Je me demande pourquoi l’on n’a pas su inviter et fréquemment ce conférencier au Canada, à mon avis l’un des plus grands conférenciers de son pays.

Au Vieux-Colombier

Je ne sais cependant si mes distractions profanes les plus riches, les plus goûtées, je ne les ai pas cueillies au Vieux-Colombier. Vieux-Colombier ! Un nom qui a quelque odeur de bataille dans le Paris de cette époque. Mais nom qui évoque aussi une audacieuse tentative de grand art. C’est là que domine et règne Jacques Copeau, le réformateur qui essaie de ramener le théâtre français à ses meilleures traditions : jeu d’homme plus que de machine, action qui vit, qui se déroule dans l’âme humaine plus que dans les trucs du décor ou autres expédients. Réaction rigoureuse aussi contre le théâtre commercialisé où l’on joue moins pour l’art que pour les recettes. Nous sommes en 1922 à l’un des centenaires de Molière. Dans les plus grands théâtres de Paris, on joue du Molière. On en joue au Vieux-Colombier. On joue Le Misanthrope. J’y vais deux fois, trois fois peut-être avec Henri d’Arles, en mal de bougeotte et qui, passé au diocèse de Versailles, croit alors y séjourner le reste de sa vie. Nous allons à Molière en soutane sans éveiller la moindre surprise.
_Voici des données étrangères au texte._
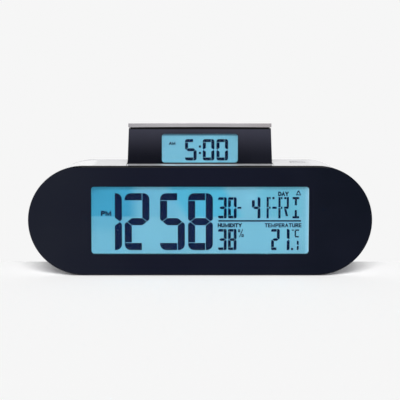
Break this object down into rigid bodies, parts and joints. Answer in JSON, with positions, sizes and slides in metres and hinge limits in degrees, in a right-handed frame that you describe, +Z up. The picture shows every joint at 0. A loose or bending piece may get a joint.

Quel régal ! Quelle société que celle de ce pays et de cette époque du XVIIe siècle qui pouvait s’enchanter de pareils divertissements et surtout les susciter ! Ce que j’admire, au Vieux-Colombier, c’est l’extraordinaire naturel des artistes, l’art consommé qu’ils apportent à leur jeu. Chaque soir, au sortir du théâtre, je ne puis me retenir de passer cette réflexion à Henri d’Arles : « Avons-nous assisté à une comédie ou à un drame vécu sous nos yeux, un drame de la vie réelle ? » Copeau joue un Alceste bourru, amer, cela va de soi, mais aussi follement amoureux. Et lorsque déçu, trompé, joué et prenant conscience de l’être, il s’effondre en sanglots sur un bout de table, comment ne pas voir, en ce jeu de Copeau, une trouvaille de génie ? Le grand artiste est au surplus merveilleusement secondé par Valentine Tessier qui tient le rôle de Célimène. Amusement de grand siècle et de grands esprits.